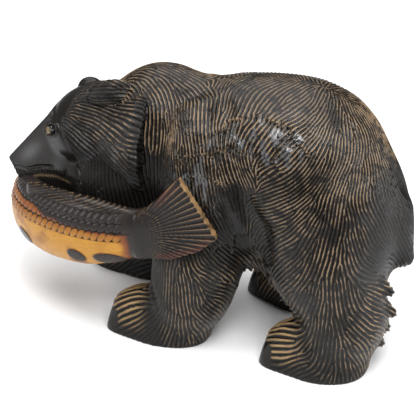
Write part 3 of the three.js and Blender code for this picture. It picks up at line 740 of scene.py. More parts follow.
def piece_of(name: str, skin: Skin, triangles: int, material: bpy.types.Material) -> bpy.types.Object:
    """Makes a Blender object of a skin, thinned to what a piece may hold.

    Args:
        name: The piece's name.
        skin: The skin.
        triangles: The most triangles that the piece keeps.
        material: Its finish.

    Returns:
        The object, in the frame's axes and metres.
    """
    mesh = bpy.data.meshes.new(name)
    at = (skin.at + np.array(TO_FRAME)) * MILLIMETRE
    fill(mesh, at, skin.faces)
    piece = bpy.data.objects.new(name, mesh)
    bpy.context.scene.collection.objects.link(piece)
    if len(skin.faces) > triangles:
        thin = piece.modifiers.new("thin", "DECIMATE")
        thin.ratio = triangles / len(skin.faces)
        thin.use_collapse_triangulate = True
        bpy.context.view_layer.update()
        after = piece.evaluated_get(bpy.context.evaluated_depsgraph_get())
        thinned = bpy.data.meshes.new_from_object(after)
        piece.modifiers.clear()
        piece.data = thinned
        bpy.data.meshes.remove(mesh)
    piece.data.name = name
    piece.data.materials.clear()
    piece.data.materials.append(material)
    piece.data.polygons.foreach_set("use_smooth", np.ones(len(piece.data.polygons), bool))
    return piece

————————

= What to produce =
Take the data above and return it exactly.

= Task result =
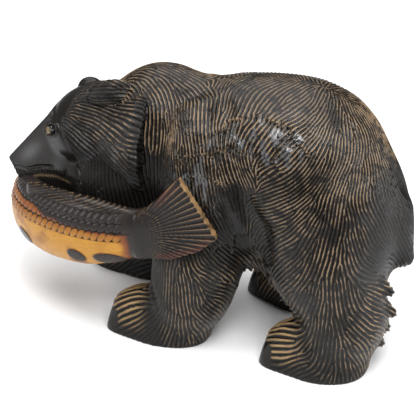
Write part 3 of the three.js and Blender code for this picture. It picks up at line 740 of scene.py. More parts follow.
def piece_of(name: str, skin: Skin, triangles: int, material: bpy.types.Material) -> bpy.types.Object:
    """Makes a Blender object of a skin, thinned to what a piece may hold.

    Args:
        name: The piece's name.
        skin: The skin.
        triangles: The most triangles that the piece keeps.
        material: Its finish.

    Returns:
        The object, in the frame's axes and metres.
    """
    mesh = bpy.data.meshes.new(name)
    at = (skin.at + np.array(TO_FRAME)) * MILLIMETRE
    fill(mesh, at, skin.faces)
    piece = bpy.data.objects.new(name, mesh)
    bpy.context.scene.collection.objects.link(piece)
    if len(skin.faces) > triangles:
        thin = piece.modifiers.new("thin", "DECIMATE")
        thin.ratio = triangles / len(skin.faces)
        thin.use_collapse_triangulate = True
        bpy.context.view_layer.update()
        after = piece.evaluated_get(bpy.context.evaluated_depsgraph_get())
        thinned = bpy.data.meshes.new_from_object(after)
        piece.modifiers.clear()
        piece.data = thinned
        bpy.data.meshes.remove(mesh)
    piece.data.name = name
    piece.data.materials.clear()
    piece.data.materials.append(material)
    piece.data.polygons.foreach_set("use_smooth", np.ones(len(piece.data.polygons), bool))
    return piece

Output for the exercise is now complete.